I’LL GIVE YOU THE SUN by Jandy Nelson, 2014

Jude and her twin brother, Noah, are incredibly close. At thirteen, isolated Noah draws constantly and is falling in love with the charismatic boy next door, while daredevil Jude cliff-dives and wears red-red lipstick and does the talking for both of them. But three years later, Jude and Noah are barely speaking. Something has happened to wreck the twins in different and dramatic ways . . . until Jude meets a cocky, broken, beautiful boy, as well as someone else—an even more unpredictable new force in her life. The early years are Noah's story to tell. The later years are Jude's. What the twins don't realize is that they each have only half the story, and if they could just find their way back to one another, they’d have a chance to remake their world. This radiant novel from the acclaimed, award-winning author of The Sky Is Everywhere will leave you breathless and teary and laughing—often all at once. (Goodreads)

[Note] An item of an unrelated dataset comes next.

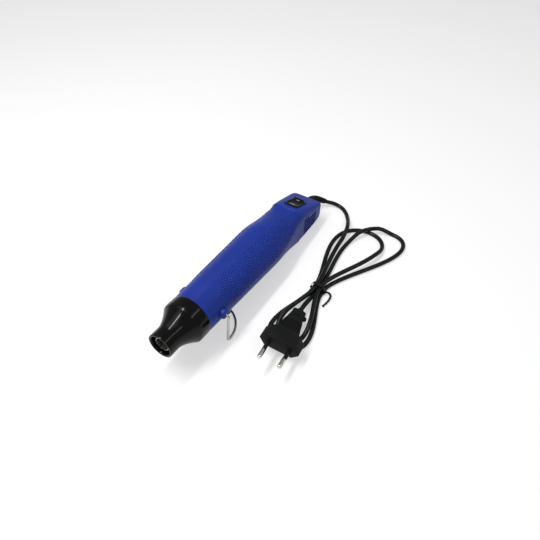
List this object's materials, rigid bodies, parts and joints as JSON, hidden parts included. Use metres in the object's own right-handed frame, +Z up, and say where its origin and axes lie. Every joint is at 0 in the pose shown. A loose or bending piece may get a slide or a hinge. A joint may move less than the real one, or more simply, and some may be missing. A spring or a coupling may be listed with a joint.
{
  "type": "embossing heat tool",
  "caption": "Slim embossing heat tool: blue two-shell body, black nozzle with a steel air tube, folding wire stand, rocker switch, and a mains lead tied in a hank with its plug.",
  "frame": {"origin": "bottom centre of the tool without its cord, standing on its wire stand and its tail", "axes": "+X along the tool's length, from the nozzle to the tail; +Z up from the table"},
  "size_m": [0.2531, 0.136, 0.0522],
  "materials": {
    "shell": "deep blue moulded plastic, satin gloss",
    "nozzle": "glossy black heat resistant plastic",
    "tube_steel": "bare steel tube",
    "mica": "pressed mica sheet",
    "heating_wire": "heating alloy wire",
    "inner_plastic": "dark heat resistant plastic",
    "fan_plastic": "white moulded plastic",
    "shaft_steel": "ground steel",
    "motor_steel": "zinc plated steel can",
    "ceramic": "white ceramic",
    "board": "green circuit board",
    "components": "black component bodies",
    "switch_plastic": "black moulded plastic",
    "brass": "bare brass",
    "wire_insulation": "coloured wire insulation",
    "cord_rubber": "black satin cord sheath",
    "screw_steel": "zinc plated steel",
    "stand_steel": "bright plated steel wire",
    "plug_plastic": "black moulded plug, satin",
    "tie_plastic": "black plastic coated wire tie",
    "pin_plating": "nickel plated brass",
    "pin_insulation": "black pin insulation"
  },
  "bodies": {
    "root": {"upper_shell": "shell", "lower_shell": "shell", "nozzle_shroud": "nozzle", "air_tube": "tube_steel", "tube_spider": "tube_steel", "mica_sleeve": "mica", "heater_former": "mica", "heater_coil": "heating_wire", "air_funnel": "inner_plastic", "thermal_cutout": "ceramic", "fan_duct": "inner_plastic", "motor": "motor_steel", "motor_endcap": "inner_plastic", "motor_clamp": "inner_plastic", "rectifier_board": "board", "rectifier_parts": "components", "switch_body": "switch_plastic", "switch_terminals": "brass", "motor_wires": "wire_insulation", "mains_wires": "cord_rubber", "cord_clamp": "inner_plastic", "clamp_screws": "screw_steel", "shell_screws": "screw_steel", "strain_relief": "cord_rubber", "cord_lead": "cord_rubber", "cord_hank": "cord_rubber", "cord_tie": "tie_plastic", "plug_body": "plug_plastic", "plug_pins": "pin_plating", "pin_sleeves": "pin_insulation"},
    "stand": {"stand_wire": "stand_steel"},
    "rocker": {"switch_rocker": "switch_plastic"},
    "fan": {"fan_impeller": "fan_plastic", "motor_shaft": "shaft_steel"}
  },
  "joints": [
    {"name": "stand_fold", "type": "hinge", "parent": "root", "child": "stand", "pos_m": [-0.05885, 0, 0.03064], "axis": [0, 1, 0], "range_deg": [0, 82]},
    {"name": "rocker_tilt", "type": "hinge", "parent": "root", "child": "rocker", "pos_m": [0.08702, 0, 0.03043], "axis": [0, 1, 0], "range_deg": [0, 16]},
    {"name": "fan_spin", "type": "hinge", "parent": "root", "child": "fan", "pos_m": [-0.01995, 0, 0.02785], "axis": [0.9974, 0, -0.0715], "continuous": true}
  ]
}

Reviewed by Jessica Day George, NYT Bestselling Middle Grade and Young Adult Author

I was at BEA, leaving the “speed dating” event where tables of librarians and booksellers are given ARCs of upcoming books, and the authors make the rounds and have three minutes to tell each table about their book. Apparently I was in the same room with Jandy Nelson at this time, but I didn’t know her name then.  Now that I’ve read I’ll Give You The Sun, I’m kind of afraid to run into her, because I might start hyperventilating and then cry all over her.  So, anyway, as I was leaving the event I was eyeing some of the books that had been discarded, picking up a few things for myself. I saw this book, and said to my publicist, “That’s a fun cover.” The librarian who had just put it down, said, “You haven’t read this book?” I said, “No, I’ve never heard of it.” She thrust this into my hands! “You should take this! Take it!” I told her that she should keep it, and it she said that she already had a copy, and had already read it, and it was amazing. She was putting this copy back because she wanted to spread the love. She had such an intense expression I was both intrigued and taken aback.

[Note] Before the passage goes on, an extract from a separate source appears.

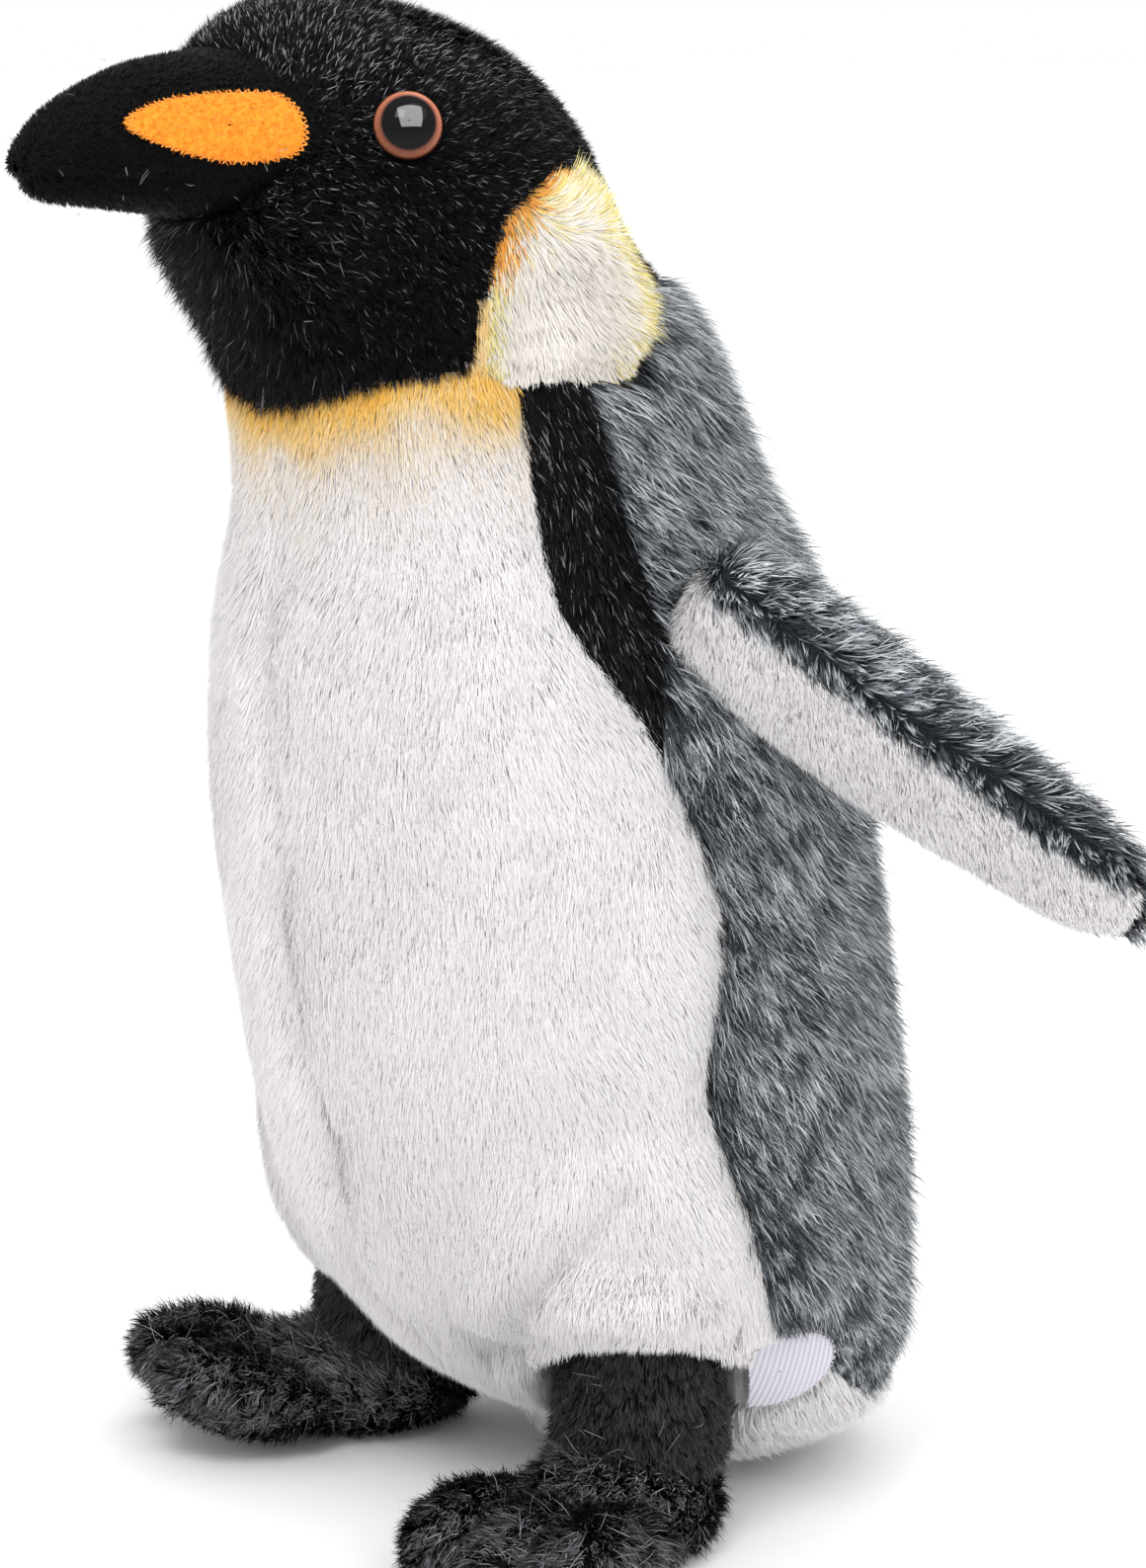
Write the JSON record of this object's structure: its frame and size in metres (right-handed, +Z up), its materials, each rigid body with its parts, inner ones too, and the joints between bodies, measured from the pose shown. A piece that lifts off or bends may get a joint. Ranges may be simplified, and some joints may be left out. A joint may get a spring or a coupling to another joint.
{
  "type": "plush penguin",
  "caption": "Standing plush penguin with long pile fabric, glossy safety eyes, flippers that flex at the shoulder seam and legs that swing under padded trousers.",
  "frame": {"origin": "centre of the flat face under the body, on the floor", "axes": "+Z up, beak towards -Y, the toy's own left side towards +X"},
  "size_m": [0.223, 0.1678, 0.26],
  "materials": {
    "black_plush": "short dense pile",
    "beak_velour": "velour",
    "foot_plush": "tousled short pile",
    "white_plush": "long soft pile",
    "grey_plush": "long streaked pile",
    "cream_plush": "long pile",
    "orange_felt": "felt",
    "label_cloth": "ribbed satin",
    "eye_plastic": "gloss",
    "washer_plastic": "matte",
    "filling": "loose fibre",
    "bag_cloth": "woven"
  },
  "bodies": {
    "torso": {"head_side_left": "black_plush", "head_side_right": "black_plush", "side_stripe_left": "black_plush", "side_stripe_right": "black_plush", "beak_upper": "beak_velour", "beak_lower": "beak_velour", "belly_left": "white_plush", "belly_right": "white_plush", "thigh_left": "white_plush", "thigh_right": "white_plush", "base_panel": "white_plush", "back": "grey_plush", "ear_patch_left": "cream_plush", "ear_patch_right": "cream_plush", "beak_patch_left": "orange_felt", "beak_patch_right": "orange_felt", "base_label": "label_cloth", "eye_left": "eye_plastic", "eye_right": "eye_plastic", "eye_washer_left": "washer_plastic", "eye_washer_right": "washer_plastic", "body_stuffing": "filling", "beak_stuffing": "filling", "pellet_bag": "bag_cloth"},
    "wing_left": {"wing_outer_left": "grey_plush", "wing_inner_left": "white_plush", "wing_stuffing_left": "filling"},
    "leg_left": {"leg_left": "black_plush", "leg_stuffing_left": "filling", "foot_upper_left": "foot_plush", "foot_sole_left": "foot_plush", "foot_stuffing_left": "filling"},
    "wing_right": {"wing_outer_right": "grey_plush", "wing_inner_right": "white_plush", "wing_stuffing_right": "filling"},
    "leg_right": {"leg_right": "black_plush", "leg_stuffing_right": "filling", "foot_upper_right": "foot_plush", "foot_sole_right": "foot_plush", "foot_stuffing_right": "filling"}
  },
  "joints": [
    {"name": "wing_left_flap", "type": "hinge", "parent": "torso", "child": "wing_left", "pos_m": [0.0555, -0.0281, 0.1665], "axis": [0.7089, -0.0431, 0.704], "range_deg": [-25, 20], "stiffness_Nm_per_rad": 0.3},
    {"name": "wing_right_flap", "type": "hinge", "parent": "torso", "child": "wing_right", "pos_m": [-0.0555, -0.0281, 0.1665], "axis": [0.7089, 0.0431, -0.704], "range_deg": [-25, 20], "stiffness_Nm_per_rad": 0.3},
    {"name": "leg_left_swing", "type": "hinge", "parent": "torso", "child": "leg_left", "pos_m": [0.038, -0.023, 0.034], "axis": [-1, 0, 0], "range_deg": [-8, 20], "stiffness_Nm_per_rad": 0.6},
    {"name": "leg_right_swing", "type": "hinge", "parent": "torso", "child": "leg_right", "pos_m": [-0.038, -0.023, 0.034], "axis": [-1, 0, 0], "range_deg": [-8, 20], "stiffness_Nm_per_rad": 0.6}
  ]
}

A couple of months later it comes to my attention that I’m hearing more and more about this book. That people are bemoaning that they didn’t fight the crowds at BEA hard enough to get a copy, and I’m wondering if I should feel guilty because I have this coveted book and haven’t read it yet. So at last I crack it open to find . . . a dreamy artistic boy being bullied by two jocks. And I’ll admit it: I thought, Ugh, really? That's what this is about? Another book about bullying? (Yes, bullying it terrible. But I just wasn't in the mood, okay?) I forged ahead, though, and by page three I was hooked because of the way the dreamy artistic boy (Noah) described things. His twin sister Jude's hair like snakes trying to strangle him. Colors oozing from walls, people’s words changing color and taking shape depending on if they’re lying or telling the truth . . . his internal monologue is a series of wild, brilliant paintings.

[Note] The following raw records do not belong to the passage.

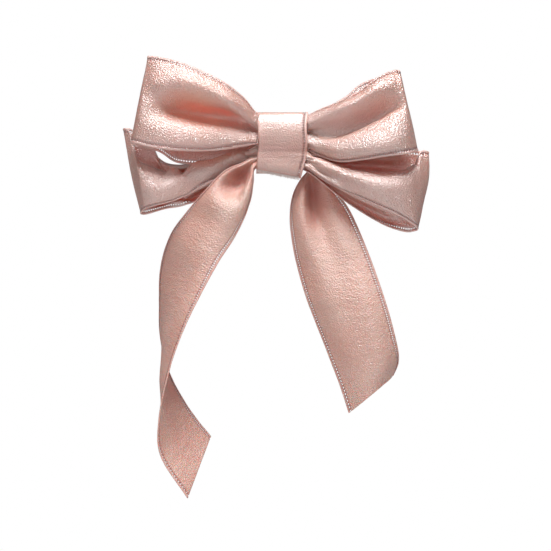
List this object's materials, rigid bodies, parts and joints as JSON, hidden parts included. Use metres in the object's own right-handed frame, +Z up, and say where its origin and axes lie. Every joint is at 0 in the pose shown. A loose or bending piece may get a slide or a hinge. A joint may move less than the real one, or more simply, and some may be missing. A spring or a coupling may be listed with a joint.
{
  "type": "ribbon bow alligator hair clip",
  "caption": "Satin ribbon hair bow with paired loops, hanging tails and a wrapped knot, mounted on a sprung metal alligator clip whose jaws open to grip hair.",
  "frame": {"origin": "on the closing plane of the jaws, behind the middle of the knot", "axes": "+X along the clip and across the bow, from the jaws' tips to the levers; +Y towards the head; +Z up, against the hang of the tails"},
  "size_m": [0.1384, 0.0445, 0.1935],
  "materials": {
    "bow_satin": "dusty pink satin ribbon with ladder selvedge",
    "band_satin": "dusty pink satin ribbon with ladder selvedge",
    "thread": "matt cotton thread",
    "glue": "cloudy hot-melt glue",
    "lining_ribbon": "narrow satin ribbon",
    "clip_metal": "nickel-plated sheet steel",
    "pin_metal": "plated steel",
    "spring_steel": "drawn spring wire"
  },
  "bodies": {
    "bow": {"upper_left_loop": "bow_satin", "lower_left_loop": "bow_satin", "upper_right_loop": "bow_satin", "lower_right_loop": "bow_satin", "tail_left": "bow_satin", "tail_right": "bow_satin", "knot_band": "band_satin", "gather_thread": "thread", "glue_pad": "glue", "jaw_lining": "lining_ribbon", "clip_top_jaw": "clip_metal", "clip_pivot_pin": "pin_metal", "clip_spring": "spring_steel"},
    "lower_jaw": {"clip_bottom_jaw": "clip_metal"}
  },
  "joints": [
    {"name": "jaw_hinge", "type": "hinge", "parent": "bow", "child": "lower_jaw", "pos_m": [0.015, -0.0002, 0], "axis": [0, 0, -1], "range_deg": [0, 35], "stiffness_Nm_per_rad": 0.1, "springref_deg": -34.38, "deforming": ["clip_spring"]}
  ]
}
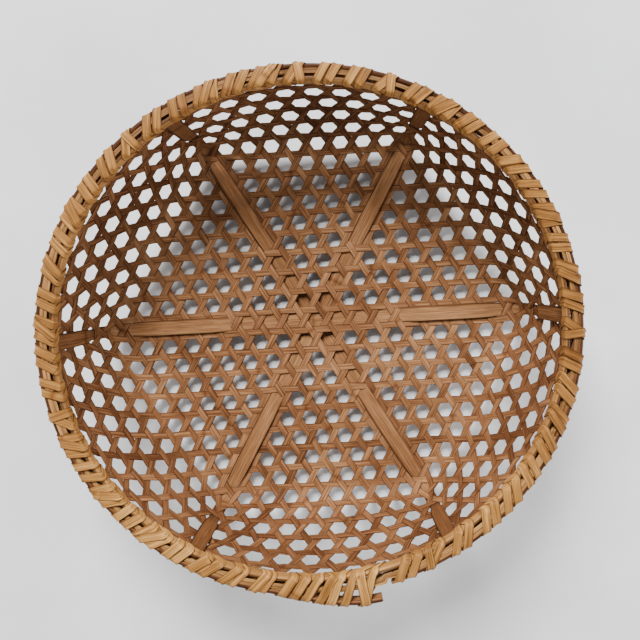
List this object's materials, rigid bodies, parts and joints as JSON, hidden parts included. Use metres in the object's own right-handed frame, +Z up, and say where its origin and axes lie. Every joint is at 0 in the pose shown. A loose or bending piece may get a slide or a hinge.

And then there’s Jude. Jude sees ghosts, specifically family ghosts. Their grandmother follows her around, giving her advice on boys and fashion and life. A vengeful ghost destroys Jude’s art projects and you wonder if they’re both crazy, except the art is really being destroyed by outside forces, and others can sense it. This is the finest use of magical realism I’ve ever encountered in a YA novel.

The book is told in alternating points of view, jumping between Noah at thirteen and Jude at sixteen, until their two stories finally collide. I read this book in one day because I simply couldn’t stop. I was not only worried about the characters, but I wanted to know what had split their two narratives, and if they would ever come back together. I was so caught up in their lives that I later felt sad that I had read it so fast, because I wanted to spend more time with Noah and Jude and ghost grandma and everyone else.

It's just a gorgeous, gorgeous book and I want to see it showered with all the accolades and awards.

Market: YA contemporary
Language: Though not pervasive, there are some swear words including the F-word, and insults including homosexual slurs.
Violence: A boy is roughed up by bullies, the occasional punch or fistfight
Sensuality: A heterosexual sex scene (though it is not intended to be titillating and is not graphic), homosexual kissing.